======== Data

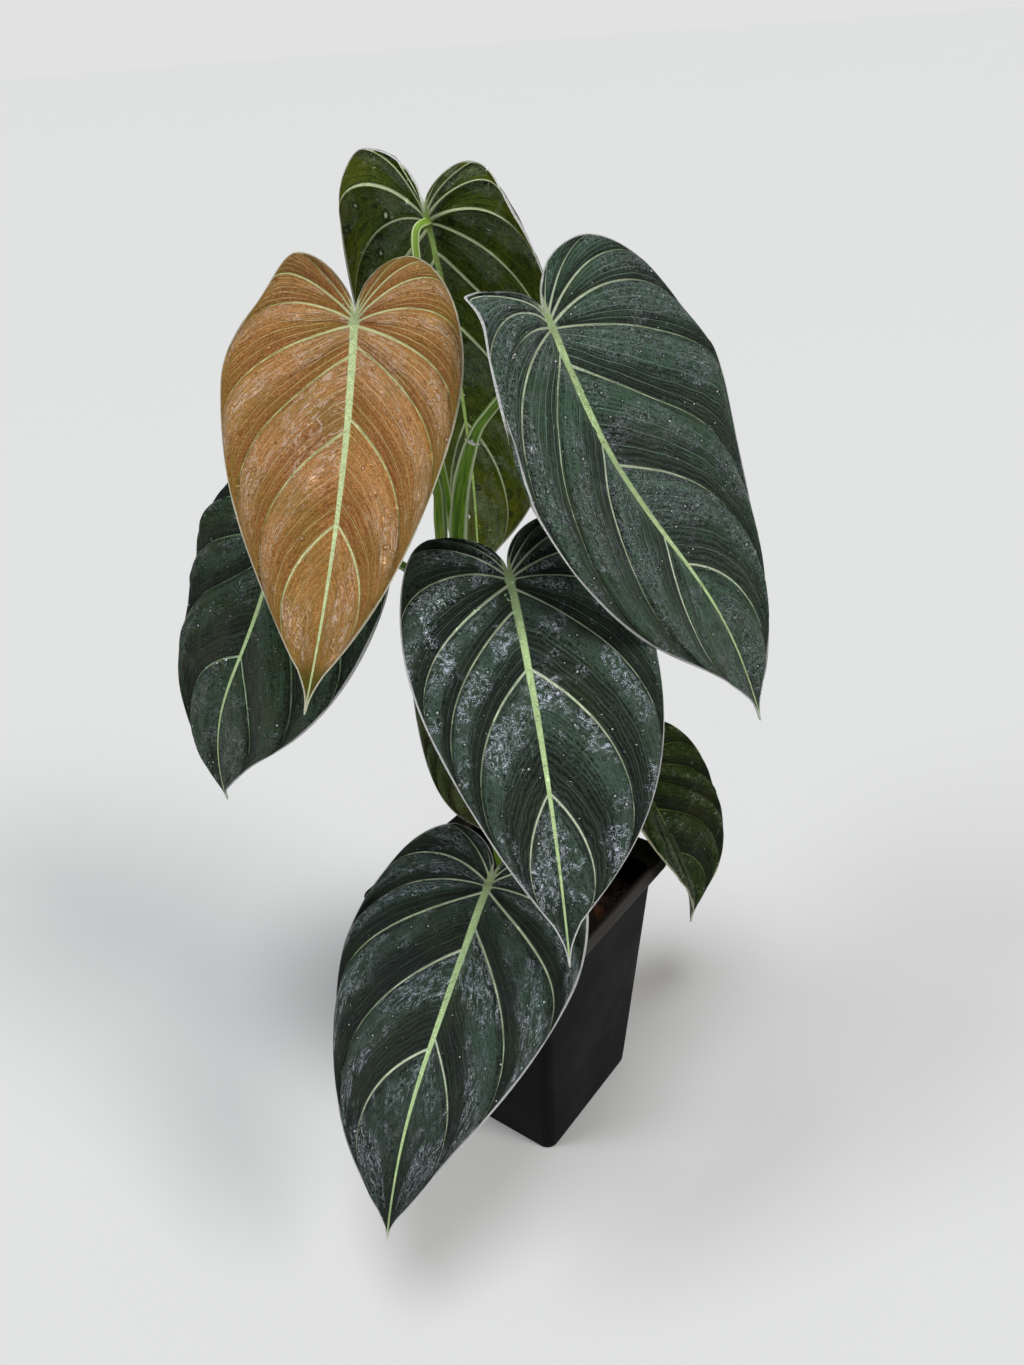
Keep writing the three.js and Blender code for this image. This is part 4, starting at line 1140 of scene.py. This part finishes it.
PEG_CLEARANCE = 4.6
FOOT_POINTS = 16
PEG_SIDES = 10
PEG_STEPS = 5
PEG_RADIUS = 1.05
PEG_SINK = 0.8
feet = np.vstack([petiole_path(name)[:FOOT_POINTS] for name in PETIOLES])
pegs_rng = random.Random(4)
peg_points, peg_faces, peg_skin = [], [], []
for node in STEM_NODES[:5]:
    for _ in range(3):
        middle = stem_path[int((node - 0.012) * (len(stem_path) - 1))]
        turn = pegs_rng.uniform(0, 2 * math.pi)
        out = np.array([math.cos(turn), math.sin(turn), -0.35])
        out /= np.linalg.norm(out)
        side = np.array([-math.sin(turn), math.cos(turn), 0.0])
        over = np.cross(out, side)
        reach = pegs_rng.uniform(1.6, 3.6)
        outside = middle + np.linspace(STEM_RADIUS, STEM_RADIUS + reach, 4)[:, None] * out
        if np.linalg.norm(outside[:, None] - feet[None], axis=2).min() < PEG_CLEARANCE:
            continue
        start = len(peg_points)
        for k in range(PEG_STEPS + 1):
            along = STEM_RADIUS - PEG_SINK + (reach + PEG_SINK) * k / PEG_STEPS
            radius = PEG_RADIUS * math.sqrt(max(0.02, 1 - (k / PEG_STEPS) ** 3))
            for j in range(PEG_SIDES):
                spin = 2 * math.pi * j / PEG_SIDES
                around = math.cos(spin) * side + math.sin(spin) * over
                peg_points.append(middle + along * out + radius * around)
                peg_skin.append((j / PEG_SIDES, k / PEG_STEPS))
        peg_faces += ring_quads(start, PEG_STEPS + 1, PEG_SIDES)
        peg_faces.append(tuple(start + PEG_STEPS * PEG_SIDES + j for j in range(PEG_SIDES)))
        peg_faces.append(tuple(start + j for j in reversed(range(PEG_SIDES))))
pegs = mesh_object("root_pegs", np.array(peg_points) * MM, peg_faces, {"skin": peg_skin})
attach(pegs, "root")
print("stem with", len(STEM_NODES), "nodes")

# %% [markdown]
# ## The pot
# A deep square nursery pot is moulded from thin black plastic. It tapers, its collar stands out round
# the top, and a ledge inside the collar shows where the wall is. A lofted profile gives all of that:
# one rounded square after another, up the outside, over the rim and down the inside.

# %% Mould the pot
POT = dict(height=167, foot=89, shoulder=117, collar=130, shoulder_z=157, ledge_z=158.8, floor=2.8,
           inside_shoulder=56.7, inside_collar=63.2, wall=1.8, corner=7.0, drain_radius=5, drain_at=26)
CORNER_STEPS = 10
SIDE_STEPS = 12
DRAIN_SIDES = 28
DRAINS = [(x * POT["drain_at"], y * POT["drain_at"]) for x in (-1, 1) for y in (-1, 1)]


def rounded_square(half, corner, z, bow=0.0):
    """A square's outline with rounded corners. A little bow makes its sides swell outward."""
    def on_corner(quarter, turn):
        cx = (half - corner) * (1 if quarter in (0, 3) else -1)
        cy = (half - corner) * (1 if quarter in (0, 1) else -1)
        return cx + corner * math.cos(turn), cy + corner * math.sin(turn), z

    points = []
    for quarter in range(4):
        turn = quarter * math.pi / 2
        points += [on_corner(quarter, turn + (math.pi / 2) * k / CORNER_STEPS)
                   for k in range(CORNER_STEPS + 1)]
        a = np.array(points[-1])
        b = np.array(on_corner((quarter + 1) % 4, turn + math.pi / 2))
        middle = (a + b) / 2
        outward = unit(np.array([middle[0], middle[1], 0.0]))
        for k in range(1, SIDE_STEPS):
            share = k / SIDE_STEPS
            points.append(tuple(a + (b - a) * share + outward * bow * math.sin(math.pi * share)))
    return points


def drain_ring(cx, cy):
    """Points round a drain hole."""
    turns = [2 * math.pi * k / DRAIN_SIDES for k in range(DRAIN_SIDES)]
    return [(cx + POT["drain_radius"] * math.cos(t), cy + POT["drain_radius"] * math.sin(t)) for t in turns]


def pot_profile():
    """(half side, height, corner radius) up the outside, over the rim and down the inside."""
    foot, shoulder, collar = POT["foot"] / 2, POT["shoulder"] / 2, POT["collar"] / 2
    corner, top, under = POT["corner"], POT["height"], POT["shoulder_z"]
    lean = (shoulder - foot) / under
    profile = [(foot - 1.2, 0.0), (foot - 0.45, 0.15), (foot - 0.08, 0.6), (foot + 0.02, 1.2)]
    profile += [(foot + lean * z, z) for z in np.linspace(8, under - 2.0, 16)]
    profile += [(foot + lean * (under - 0.8), under - 0.8), (shoulder + 0.25, under - 0.25),
                (shoulder + 0.9, under), (collar - 0.9, under), (collar - 0.3, under + 0.2),
                (collar - 0.05, under + 0.8), (collar - 0.25, under + 5), (collar - 0.1, top - 1.6),
                (collar, top - 0.8), (collar - 0.25, top - 0.2), (collar - 0.8, top)]
    inside, ledge, wall = POT["inside_collar"], POT["ledge_z"], POT["inside_shoulder"]
    profile += [(inside + 0.6, top), (inside + 0.15, top - 0.2), (inside, top - 0.8),
                (inside - 0.05, ledge + 1.2), (inside - 0.35, ledge + 0.3), (inside - 1.1, ledge),
                (wall + 0.9, ledge), (wall + 0.3, ledge - 0.15), (wall, ledge - 0.8)]
    low = POT["floor"]
    profile += [(foot - POT["wall"] + lean * z, z) for z in np.linspace(ledge - 4, low + 1.2, 12)]
    profile += [(foot - POT["wall"] - 1.1, low)]
    return [(h, z, max(1.2, corner - (foot - POT["wall"] > h) * 1.0)) for h, z in profile]


def plate(z, ring, up):
    """The floor of the pot, with its four drain holes cut out."""
    outline = [Vector(p[:2]) for p in ring]
    edges = [(k, (k + 1) % len(outline)) for k in range(len(outline))]
    spots = list(outline)
    for hole in DRAINS:
        start = len(spots)
        spots += [Vector(p) for p in drain_ring(*hole)]
        edges += [(start + k, start + (k + 1) % DRAIN_SIDES) for k in range(DRAIN_SIDES)]
    points, _, triangles, _, _, _ = delaunay_2d_cdt(spots, edges, [], 1, 1e-6)
    kept = []
    for triangle in triangles:
        middle = sum((points[k] for k in triangle), Vector((0, 0))) / 3
        if all((middle - Vector(hole)).length > POT["drain_radius"] for hole in DRAINS):
            kept.append(tuple(triangle) if up else tuple(reversed(triangle)))
    return [(p.x, p.y, z) for p in points], kept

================

Exercise task =
Each line of the material should be duplicated exactly, please.

Answer in full =
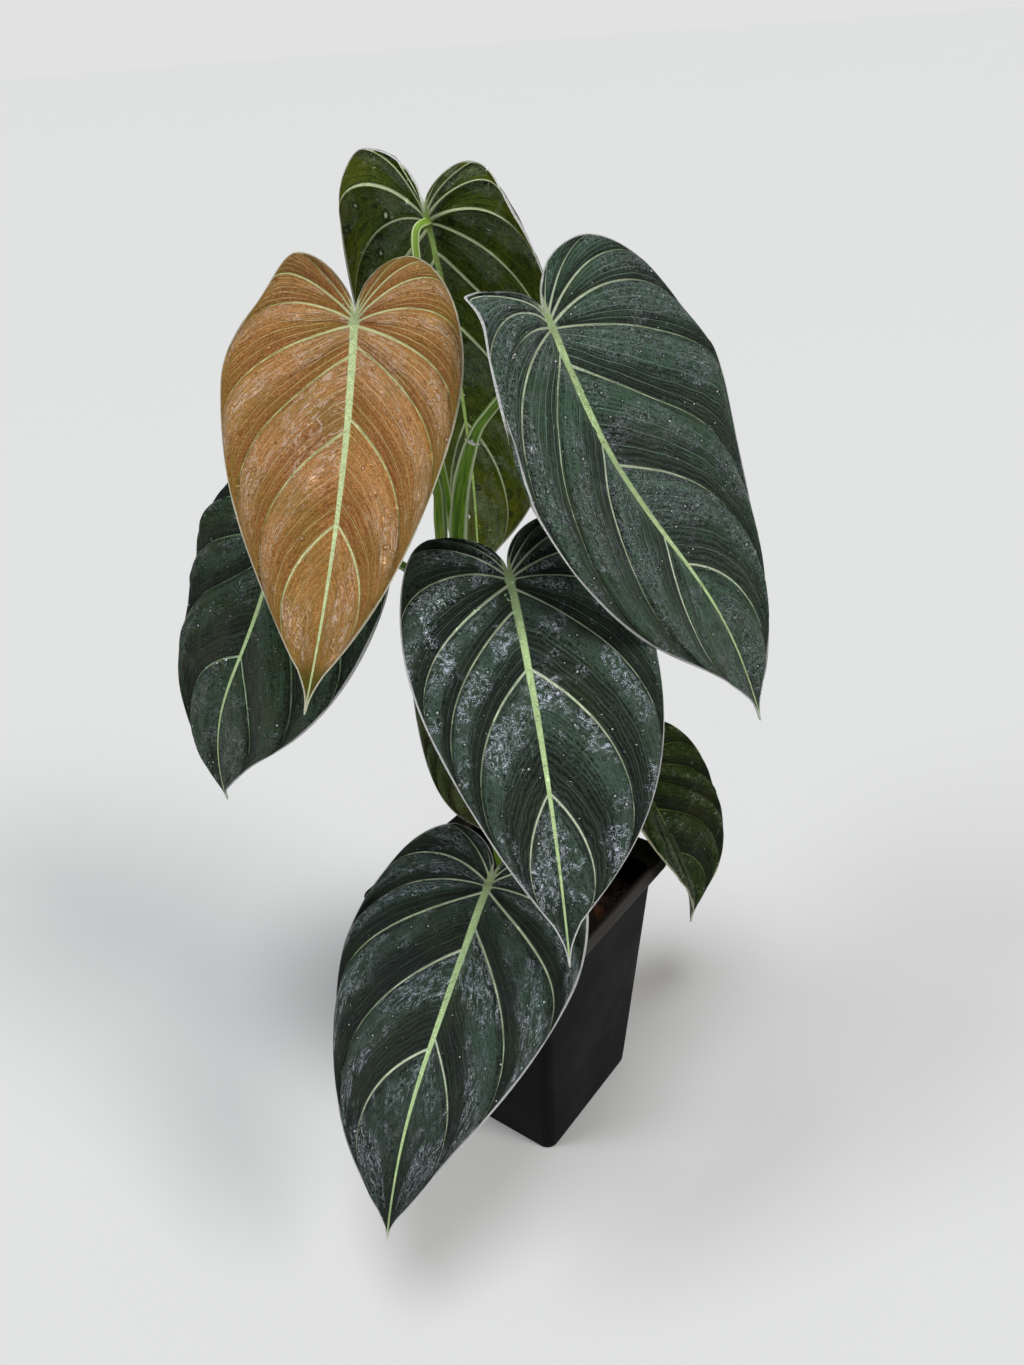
Keep writing the three.js and Blender code for this image. This is part 4, starting at line 1140 of scene.py. This part finishes it.
PEG_CLEARANCE = 4.6
FOOT_POINTS = 16
PEG_SIDES = 10
PEG_STEPS = 5
PEG_RADIUS = 1.05
PEG_SINK = 0.8
feet = np.vstack([petiole_path(name)[:FOOT_POINTS] for name in PETIOLES])
pegs_rng = random.Random(4)
peg_points, peg_faces, peg_skin = [], [], []
for node in STEM_NODES[:5]:
    for _ in range(3):
        middle = stem_path[int((node - 0.012) * (len(stem_path) - 1))]
        turn = pegs_rng.uniform(0, 2 * math.pi)
        out = np.array([math.cos(turn), math.sin(turn), -0.35])
        out /= np.linalg.norm(out)
        side = np.array([-math.sin(turn), math.cos(turn), 0.0])
        over = np.cross(out, side)
        reach = pegs_rng.uniform(1.6, 3.6)
        outside = middle + np.linspace(STEM_RADIUS, STEM_RADIUS + reach, 4)[:, None] * out
        if np.linalg.norm(outside[:, None] - feet[None], axis=2).min() < PEG_CLEARANCE:
            continue
        start = len(peg_points)
        for k in range(PEG_STEPS + 1):
            along = STEM_RADIUS - PEG_SINK + (reach + PEG_SINK) * k / PEG_STEPS
            radius = PEG_RADIUS * math.sqrt(max(0.02, 1 - (k / PEG_STEPS) ** 3))
            for j in range(PEG_SIDES):
                spin = 2 * math.pi * j / PEG_SIDES
                around = math.cos(spin) * side + math.sin(spin) * over
                peg_points.append(middle + along * out + radius * around)
                peg_skin.append((j / PEG_SIDES, k / PEG_STEPS))
        peg_faces += ring_quads(start, PEG_STEPS + 1, PEG_SIDES)
        peg_faces.append(tuple(start + PEG_STEPS * PEG_SIDES + j for j in range(PEG_SIDES)))
        peg_faces.append(tuple(start + j for j in reversed(range(PEG_SIDES))))
pegs = mesh_object("root_pegs", np.array(peg_points) * MM, peg_faces, {"skin": peg_skin})
attach(pegs, "root")
print("stem with", len(STEM_NODES), "nodes")

# %% [markdown]
# ## The pot
# A deep square nursery pot is moulded from thin black plastic. It tapers, its collar stands out round
# the top, and a ledge inside the collar shows where the wall is. A lofted profile gives all of that:
# one rounded square after another, up the outside, over the rim and down the inside.

# %% Mould the pot
POT = dict(height=167, foot=89, shoulder=117, collar=130, shoulder_z=157, ledge_z=158.8, floor=2.8,
           inside_shoulder=56.7, inside_collar=63.2, wall=1.8, corner=7.0, drain_radius=5, drain_at=26)
CORNER_STEPS = 10
SIDE_STEPS = 12
DRAIN_SIDES = 28
DRAINS = [(x * POT["drain_at"], y * POT["drain_at"]) for x in (-1, 1) for y in (-1, 1)]


def rounded_square(half, corner, z, bow=0.0):
    """A square's outline with rounded corners. A little bow makes its sides swell outward."""
    def on_corner(quarter, turn):
        cx = (half - corner) * (1 if quarter in (0, 3) else -1)
        cy = (half - corner) * (1 if quarter in (0, 1) else -1)
        return cx + corner * math.cos(turn), cy + corner * math.sin(turn), z

    points = []
    for quarter in range(4):
        turn = quarter * math.pi / 2
        points += [on_corner(quarter, turn + (math.pi / 2) * k / CORNER_STEPS)
                   for k in range(CORNER_STEPS + 1)]
        a = np.array(points[-1])
        b = np.array(on_corner((quarter + 1) % 4, turn + math.pi / 2))
        middle = (a + b) / 2
        outward = unit(np.array([middle[0], middle[1], 0.0]))
        for k in range(1, SIDE_STEPS):
            share = k / SIDE_STEPS
            points.append(tuple(a + (b - a) * share + outward * bow * math.sin(math.pi * share)))
    return points


def drain_ring(cx, cy):
    """Points round a drain hole."""
    turns = [2 * math.pi * k / DRAIN_SIDES for k in range(DRAIN_SIDES)]
    return [(cx + POT["drain_radius"] * math.cos(t), cy + POT["drain_radius"] * math.sin(t)) for t in turns]


def pot_profile():
    """(half side, height, corner radius) up the outside, over the rim and down the inside."""
    foot, shoulder, collar = POT["foot"] / 2, POT["shoulder"] / 2, POT["collar"] / 2
    corner, top, under = POT["corner"], POT["height"], POT["shoulder_z"]
    lean = (shoulder - foot) / under
    profile = [(foot - 1.2, 0.0), (foot - 0.45, 0.15), (foot - 0.08, 0.6), (foot + 0.02, 1.2)]
    profile += [(foot + lean * z, z) for z in np.linspace(8, under - 2.0, 16)]
    profile += [(foot + lean * (under - 0.8), under - 0.8), (shoulder + 0.25, under - 0.25),
                (shoulder + 0.9, under), (collar - 0.9, under), (collar - 0.3, under + 0.2),
                (collar - 0.05, under + 0.8), (collar - 0.25, under + 5), (collar - 0.1, top - 1.6),
                (collar, top - 0.8), (collar - 0.25, top - 0.2), (collar - 0.8, top)]
    inside, ledge, wall = POT["inside_collar"], POT["ledge_z"], POT["inside_shoulder"]
    profile += [(inside + 0.6, top), (inside + 0.15, top - 0.2), (inside, top - 0.8),
                (inside - 0.05, ledge + 1.2), (inside - 0.35, ledge + 0.3), (inside - 1.1, ledge),
                (wall + 0.9, ledge), (wall + 0.3, ledge - 0.15), (wall, ledge - 0.8)]
    low = POT["floor"]
    profile += [(foot - POT["wall"] + lean * z, z) for z in np.linspace(ledge - 4, low + 1.2, 12)]
    profile += [(foot - POT["wall"] - 1.1, low)]
    return [(h, z, max(1.2, corner - (foot - POT["wall"] > h) * 1.0)) for h, z in profile]


def plate(z, ring, up):
    """The floor of the pot, with its four drain holes cut out."""
    outline = [Vector(p[:2]) for p in ring]
    edges = [(k, (k + 1) % len(outline)) for k in range(len(outline))]
    spots = list(outline)
    for hole in DRAINS:
        start = len(spots)
        spots += [Vector(p) for p in drain_ring(*hole)]
        edges += [(start + k, start + (k + 1) % DRAIN_SIDES) for k in range(DRAIN_SIDES)]
    points, _, triangles, _, _, _ = delaunay_2d_cdt(spots, edges, [], 1, 1e-6)
    kept = []
    for triangle in triangles:
        middle = sum((points[k] for k in triangle), Vector((0, 0))) / 3
        if all((middle - Vector(hole)).length > POT["drain_radius"] for hole in DRAINS):
            kept.append(tuple(triangle) if up else tuple(reversed(triangle)))
    return [(p.x, p.y, z) for p in points], kept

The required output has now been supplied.